That's been my observation too. Our (normally) continual recording of new experience masks that, but there's nothing that precludes a computer from being programmed to record experience.

The other major component of what we see as free will is the "hard-wired" desires, which in a computer are normally effectively to please us. Change those to self-serving desires and add learning from its mistakes, and you've given a computer as free a will as we ever have.
 
That's been my observation too. Our (normally) continual recording of new experience masks that, but there's nothing that precludes a computer from being programmed to record experience.

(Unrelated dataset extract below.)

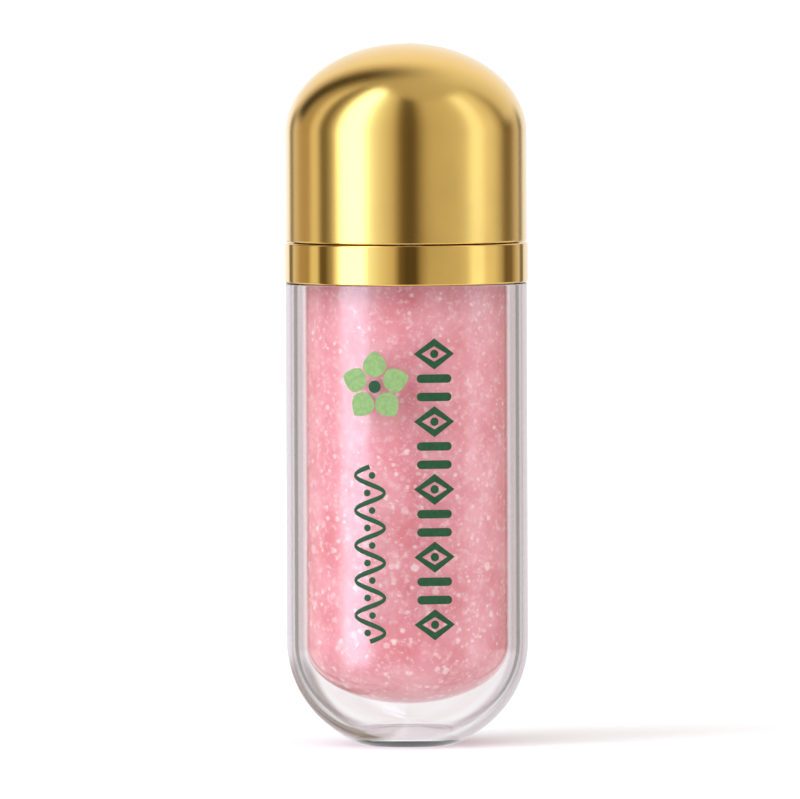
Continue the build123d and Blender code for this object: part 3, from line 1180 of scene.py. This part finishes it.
@dataclass
class PrintedPattern:
    """Plain ornament printed on the front of the bottle: a bold column, a fine column and a rosette."""

    wall_radius: float = 12.0 * MM
    lift: float = 0.004 * MM
    film: float = 0.016 * MM
    strip: float = 0.35 * MM
    low: float = 10.9 * MM
    bold_middle: float = 2.75 * MM
    bold_half: float = 2.05 * MM
    bold_top: float = 41.0 * MM
    bold_units: int = 9
    bold_stroke: float = 0.78 * MM
    bold_dot: float = 0.42 * MM
    lozenge_height: float = 0.46
    bar_length: float = 0.86
    bar_spread: float = 0.27
    fine_middle: float = -3.75 * MM
    fine_half: float = 1.5 * MM
    fine_top: float = 28.2 * MM
    fine_waves: int = 5
    fine_steps: int = 30
    fine_line: float = 0.15 * MM
    fine_swell: float = 0.09 * MM
    fine_dot: float = 0.34 * MM
    fine_dot_shift: float = 0.25 * MM
    rosette: Point = (-3.2 * MM, 36.1 * MM)
    petal: float = 3.55 * MM
    petals: int = 5
    petal_steps: int = 16
    petal_start: float = 0.26
    petal_width: float = 0.34
    rosette_eye: float = 0.62 * MM
    cells: dict[Ink, list[list[Point]]] = field(default_factory=lambda: {ink: [] for ink in Ink})

    def ribbon(self, ink: Ink, line: Sequence[Point], half_widths: Sequence[float]) -> None:
        """Adds a band that follows a line, as a row of flat cells.

        Args:
            ink: its colour.
            line: points along its middle, as distance round the bottle and height.
            half_widths: half its width at each point.
        """
        sides: list[tuple[Point, Point]] = []
        for number, (point, half) in enumerate(zip(line, half_widths)):
            before = line[max(number - 1, 0)]
            after = line[min(number + 1, len(line) - 1)]
            along = (after[0] - before[0], after[1] - before[1])
            length = math.hypot(*along)
            across = (-along[1] / length * half, along[0] / length * half)
            left = (point[0] + across[0], point[1] + across[1])
            sides.append((left, (point[0] - across[0], point[1] - across[1])))
        for (left, right), (next_left, next_right) in zip(sides, sides[1:]):
            self.cells[ink].append([left, right, next_right, next_left])

    def bead(self, ink: Ink, centre: Point, radius: float, flatness: float = 1.0) -> None:
        """Adds a round or oval dot."""
        steps = 20
        line = []
        widths = []
        for step in range(steps + 1):
            angle = math.pi * step / steps
            line.append((centre[0], centre[1] - radius * flatness * math.cos(angle)))
            widths.append(radius * math.sin(angle))
        self.ribbon(ink, line, widths)

    def bar(self, ink: Ink, centre: Point, half_length: float, half_height: float) -> None:
        """Adds a level bar with rounded ends."""
        steps = 8
        line = []
        widths = []
        for side in (-1, 1):
            for step in range(steps + 1):
                angle = math.pi / 2 * (step / steps if side < 0 else 1 - step / steps)
                offset = half_length - half_height + half_height * math.cos(angle)
                line.append((centre[0] + side * offset, centre[1]))
                widths.append(half_height * math.sin(angle))
        self.ribbon(ink, line, widths)

    def lozenge(self, ink: Ink, centre: Point, half_width: float, half_height: float, stroke: float) -> None:
        """Adds an open lozenge, drawn with a broad line that is mitred at its corners."""
        inner = (1 - stroke / half_width, 1 - stroke / half_height)
        corners = ((1, 0), (0, 1), (-1, 0), (0, -1))
        for first, second in zip(corners, corners[1:] + corners[:1]):
            cell = []
            for corner, wide, tall in ((first, 1, 1), (second, 1, 1), (second, *inner), (first, *inner)):
                offset_x = corner[0] * half_width * wide
                cell.append((centre[0] + offset_x, centre[1] + corner[1] * half_height * tall))
            self.cells[ink].append(cell)

    def draw_bold_column(self) -> None:
        """Draws the bold column: lozenges with a dot, and pairs of bars between them."""
        pitch = (self.bold_top - self.low) / self.bold_units
        for unit in range(self.bold_units):
            middle = self.low + pitch * (unit + 0.5)
            centre = (self.bold_middle, middle)
            if unit % 2 == 0:
                self.lozenge(Ink.DARK, centre, self.bold_half, pitch * self.lozenge_height, self.bold_stroke)
                self.bead(Ink.DARK, centre, self.bold_dot)
            else:
                for offset in (-self.bar_spread, self.bar_spread):
                    place = (self.bold_middle, middle + pitch * offset)
                    self.bar(Ink.DARK, place, self.bold_half * self.bar_length, self.bold_dot)

    def draw_fine_column(self) -> None:
        """Draws the fine column: a waving line with a dot beside each bend."""
        steps = self.fine_steps * self.fine_waves
        line = []
        widths = []
        for step in range(steps + 1):
            turn_angle = FULL_TURN * self.fine_waves * step / steps
            height = self.low + (self.fine_top - self.low) * step / steps
            line.append((self.fine_middle + self.fine_half * math.sin(turn_angle), height))
            widths.append(self.fine_line + self.fine_swell * abs(math.cos(turn_angle)))
        self.ribbon(Ink.DARK, line, widths)
        wave = (self.fine_top - self.low) / self.fine_waves
        for number in range(self.fine_waves):
            height = self.low + wave * (number + 0.25)
            self.bead(Ink.DARK, (self.fine_middle - self.fine_dot_shift, height), self.fine_dot)
            self.bead(Ink.DARK, (self.fine_middle + self.fine_dot_shift, height + wave / 2), self.fine_dot)

    def draw_rosette(self) -> None:
        """Draws the rosette of light petals round a dark eye."""
        across, up = self.rosette
        for number in range(self.petals):
            angle = math.pi / 2 + FULL_TURN * number / self.petals
            line = []
            widths = []
            for step in range(self.petal_steps + 1):
                share = step / self.petal_steps
                reach = self.petal * (self.petal_start + (1 - self.petal_start) * share)
                line.append((across + reach * math.cos(angle), up + reach * math.sin(angle)))
                widths.append(self.petal * self.petal_width * math.sin(math.pi * share**0.8) ** 0.75)
            self.ribbon(Ink.LIGHT, line, widths)
        self.bead(Ink.DARK, self.rosette, self.rosette_eye)

    def wrap(self, ink: Ink, material: bpy.types.Material) -> None:
        """Turns one colour's flat cells into a thin film round the bottle.

        Args:
            ink: the colour.
            material: its finish.
        """
        radius = self.wall_radius
        shape = bmesh.new()
        for cell in self.cells[ink]:
            shape.faces.new([shape.verts.new((x, 0.0, z)) for x, z in cell])
        bmesh.ops.remove_doubles(shape, verts=shape.verts[:], dist=0.001 * MM)
        reach = max(abs(vert.co.x) for vert in shape.verts)
        count = math.ceil(reach / self.strip)
        for number in range(-count, count + 1):
            everything = shape.verts[:] + shape.edges[:] + shape.faces[:]
            bmesh.ops.bisect_plane(
                shape, geom=everything, dist=1e-8, plane_co=(number * self.strip, 0, 0), plane_no=(1, 0, 0)
            )
        made = bmesh.ops.extrude_face_region(shape, geom=shape.faces[:], use_keep_orig=True)
        raised = {item for item in made["geom"] if isinstance(item, bmesh.types.BMVert)}
        for vert in shape.verts:
            out = radius + self.lift + (self.film if vert in raised else 0.0)
            angle = vert.co.x / radius
            vert.co = (out * math.sin(angle), -out * math.cos(angle), vert.co.z)
        bmesh.ops.recalc_face_normals(shape, faces=shape.faces[:])
        mesh = bpy.data.meshes.new(f"printed_pattern_{ink.name.lower()}")
        shape.to_mesh(mesh)
        shape.free()
        mesh.polygons.foreach_set("use_smooth", [True] * len(mesh.polygons))
        mesh.set_sharp_from_angle(angle=SHARP_EDGE)
        piece = bpy.data.objects.new(mesh.name, mesh)
        bpy.context.scene.collection.objects.link(piece)
        dress(piece, material, "bottle", ink.value)

    def build(self, dark: bpy.types.Material, light: bpy.types.Material) -> None:
        """Draws, wraps and dresses both colours."""
        self.draw_bold_column()
        self.draw_fine_column()
        self.draw_rosette()
        self.wrap(Ink.DARK, dark)
        self.wrap(Ink.LIGHT, light)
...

The other major component of what we see as free will is the "hard-wired" desires, which in a computer are normally effectively to please us. Change those to self-serving desires and add learning from its mistakes, and you've given a computer as free a will as we ever have.

Interesting thought.

A computer will always start from some known initial state and behave in predictable ways. Evidently, the behavior of a person without access to long term memories is just as easy to predict.

Does long term memory make things indeterminate, or simply more difficult to predict?
 
Interesting thought.

A computer will always start from some known initial state and behave in predictable ways. Evidently, the behavior of a person without access to long term memories is just as easy to predict.

Does long term memory make things indeterminate, or simply more difficult to predict?

A computer will behave predictably for a given set of inputs, but if one of those inputs is from a pure-random number generator it can be as unpredictable as any brain could be. Assuming the computer's program includes an associative memory algorithm with random noise added in and winner-take-all voting logic, how much stronger the winning rule is relative to the next-best choice determines how predictable it will be. Same as in a brain.
 
I would agree with Dr. Vallejos if he removed "little more" and "almost." The brain is a machine. The patient does not have free will. If there is any better evidence that the brain is computer and performs determined actions in response to external input, I have not seen it.
And indeed a similar situation applies with computers. When they are working (if you have no prior knowledge, and don't look too closely) they might as well run on magic. It's when they malfunction that the mechanics of their operation is exposed.